The Server uses continuous batching to serve multiple concurrent users with a single forward pass per tick:

graph TD
    subgraph "Elixir Layer"
        A[Caller 1] --> D[LlamaCppEx.Server<br/>Tick-driven GenServer]
        B[Caller 2] --> D
        C[Caller 3] --> D
        D -->|Queue| Q[Request Queue<br/>FIFO :queue]
    end

    D -->|"One tick = one forward pass"| E[batch_eval NIF]

    subgraph "C++ Layer"
        E --> F[Build llama_batch<br/>decode tokens + prefill chunks]
        F --> G[Single llama_decode call]
    end

    G --> H[sampler_sample_at per slot]
    H --> I[Stream/reply to callers]

Tick Loop

Each tick executes five phases:

  1. Finish — Complete slots that hit EOG or max tokens, dequeue waiting requests
  2. Build batch — Add decode tokens first (priority), then fill remaining budget with prefill chunks
  3. Forward pass — Single batch_eval NIF call
  4. Samplesampler_sample_at for each generating/completing slot at their batch index
  5. Continue — Schedule next tick if any active slots remain

Chunked Prefill

Long prompts are split into chunks (default 512 tokens) and processed across multiple ticks, interleaved with decode tokens from generating slots:

sequenceDiagram
    participant S as Server
    participant NIF as batch_eval NIF

    Note over S: Tick 1: Slot 0 generating, Slot 1 prefilling (2048 tok prompt)
    S->>NIF: batch_eval([slot0_decode_tok, slot1_prefill_chunk_0..511])
    NIF-->>S: :ok
    Note over S: Sample slot 0, advance slot 1 prefill_pos

    Note over S: Tick 2: Slot 0 generating, Slot 1 still prefilling
    S->>NIF: batch_eval([slot0_decode_tok, slot1_prefill_chunk_512..1023])
    NIF-->>S: :ok

    Note over S: Tick 3-4: Continue chunking...

    Note over S: Tick 5: Slot 1 prefill complete (last chunk has logits=true)
    S->>NIF: batch_eval([slot0_decode_tok, slot1_prefill_chunk_1536..2047])
    NIF-->>S: :ok
    Note over S: Sample both slots — slot 1 now generating

Prefix Caching

When cache_prompt: true, the server retains KV cache after a slot finishes.
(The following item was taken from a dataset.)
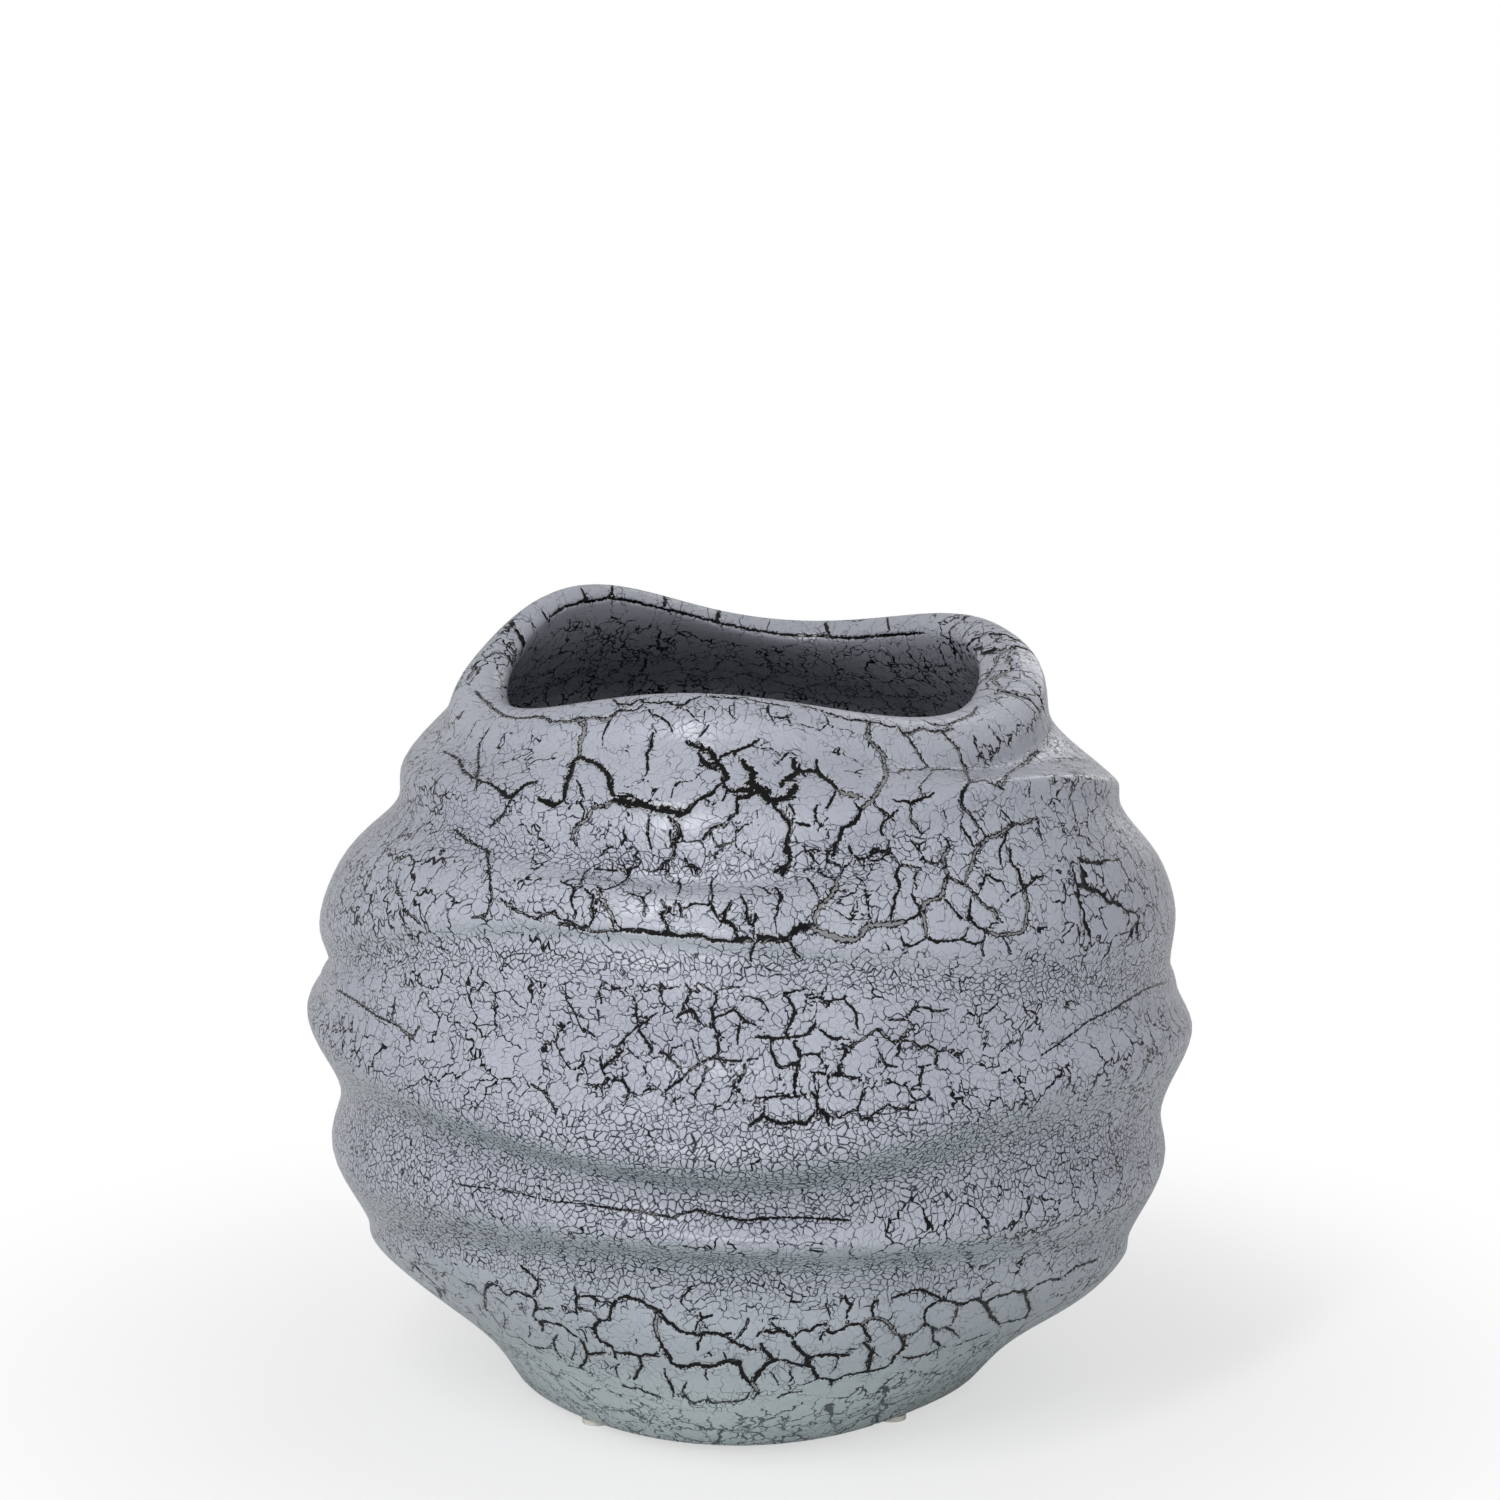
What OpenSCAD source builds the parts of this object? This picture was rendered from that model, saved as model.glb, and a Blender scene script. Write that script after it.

The next request on that slot gets automatic prefix detection:

Request 1: [system_prompt, user_turn_1]   full prefill
Request 2: [system_prompt, user_turn_1, assistant_reply, user_turn_2]
                                           skip prefill for common prefix
                                            only process new tokens

The common_prefix_length helper compares new tokens with cached tokens. Prefix-affinity slot selection picks the idle slot with the best match.

Pluggable Batching Strategies

The batch building logic is extracted into a BatchStrategy behaviour. Three strategies are provided:

  • DecodeMaximal (default): Decode tokens first, prefill fills remaining budget
  • PrefillPriority: Prefill first, decode fills remainder (throughput-oriented)
  • Balanced: Equal budget split between decode and prefill

Custom strategies implement build_batch(slots, budget, chunk_size, opts).

Why Batching Matters

  • Prefill (prompt processing): Already GPU-efficient, compute-bound
  • Decode (token generation): Memory-bandwidth-bound, GPU utilization 10-30%
  • Batching: Converts N serial matrix-vector ops into one matrix-matrix multiply

File Map

llama_cpp_ex/
 mix.exs                          # Project config, deps, Hex package metadata
 Makefile                         # CMake + NIF build system
 vendor/llama.cpp/                # Git submodule (pinned to release)
 c_src/llama_cpp_ex/
    llama_nif.h                  # RAII wrappers (LlamaModel, LlamaContext, LlamaSampler)
    llama_nif.cpp                # All NIF implementations (~900 lines)
 lib/
    llama_cpp_ex.ex              # High-level API: generate, stream, chat, embed
    llama_cpp_ex/
        nif.ex                   # @on_load + NIF stubs
        model.ex                 # Model loading + introspection
        context.ex               # Inference context with KV cache
        sampler.ex               # Sampling chain configuration
        tokenizer.ex             # Text <-> token conversion
        chat.ex                  # Chat template formatting
        embedding.ex             # Text embeddings (L2 norm, batched)
        server.ex                # Continuous batching GenServer
        server/
           batch_strategy.ex    # BatchStrategy behaviour
           strategy/
               decode_maximal.ex  # Decode-first (default)
               prefill_priority.ex # Prefill-first (throughput)
               balanced.ex        # Equal split
        hub.ex                   # HuggingFace Hub downloads
 priv/                            # Build output (.so / .dylib)
 bench/                           # Benchee benchmarks
 docs/                            # Architecture docs + ADRs
 test/
     llama_cpp_ex_test.exs        # Model-dependent tests
     batch_strategy_test.exs      # Strategy unit tests (no model)
     hub_test.exs                 # Hub unit tests (no network)